Key conveniently ignores the fact that the investment in social, infrastuctural and administrative programmes results in a positive capital gain for the country in order to vilify the PPTA and to distract from the anti-state-education policies the NACT party adheres to.
Yes, the right, especially the neoliberals, tend to see students and/or their parents as customers. It is more accurate to see them as citizens. Investing in educating citizens (in the broadest sense, not just for today/tomorrow’s jobs) is an investment for the future.
Educated citizens are more likely to be productive, able to adapt to change, and contribute to society. Saves on spending on crime, unemployment, etc.
Educated citizens are more likely to be productive, able to adapt to change, and contribute to society. Saves on spending on crime, unemployment, etc.
Just why the Nats want to run down the Ed sector.
Can’t have a proper education system and a private prison system running side by side.
Yes. We will just keep cutting education and funding prisons.

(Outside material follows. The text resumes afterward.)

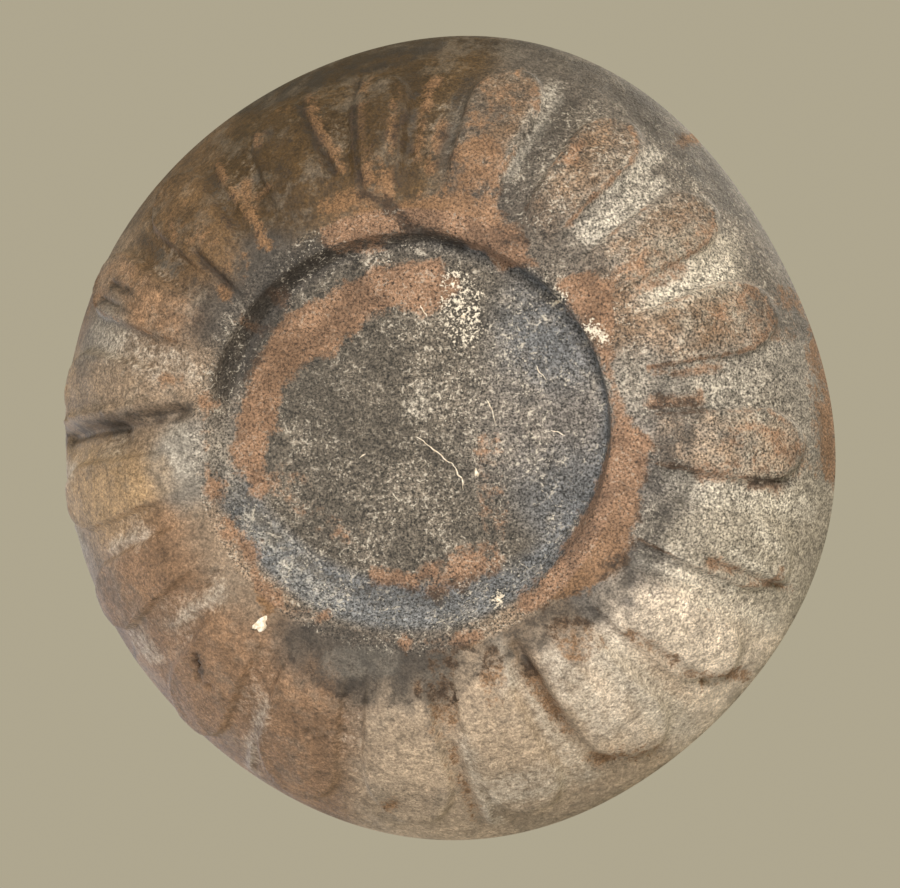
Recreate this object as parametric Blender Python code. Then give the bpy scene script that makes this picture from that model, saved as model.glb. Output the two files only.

Relevant?, a review, titled The Myth of Charter Schools, of Waiting for “Superman”, a documentary about a lottery run for places in Charter Schools.The reviewers conclusions,
Waiting for “Superman” is a powerful weapon on behalf of those championing the “free market” and privatization. It raises important questions, but all of the answers it offers require a transfer of public funds to the private sector.
And,
First, I thought to myself that the charter operators were cynically using children as political pawns in their own campaign to promote their cause. (Gail Collins in The New York Times had a similar reaction and wondered why they couldn’t just send the families a letter in the mail instead of subjecting them to public rejection.) Second, I felt an immense sense of gratitude to the much-maligned American public education system, where no one has to win a lottery to gain admission.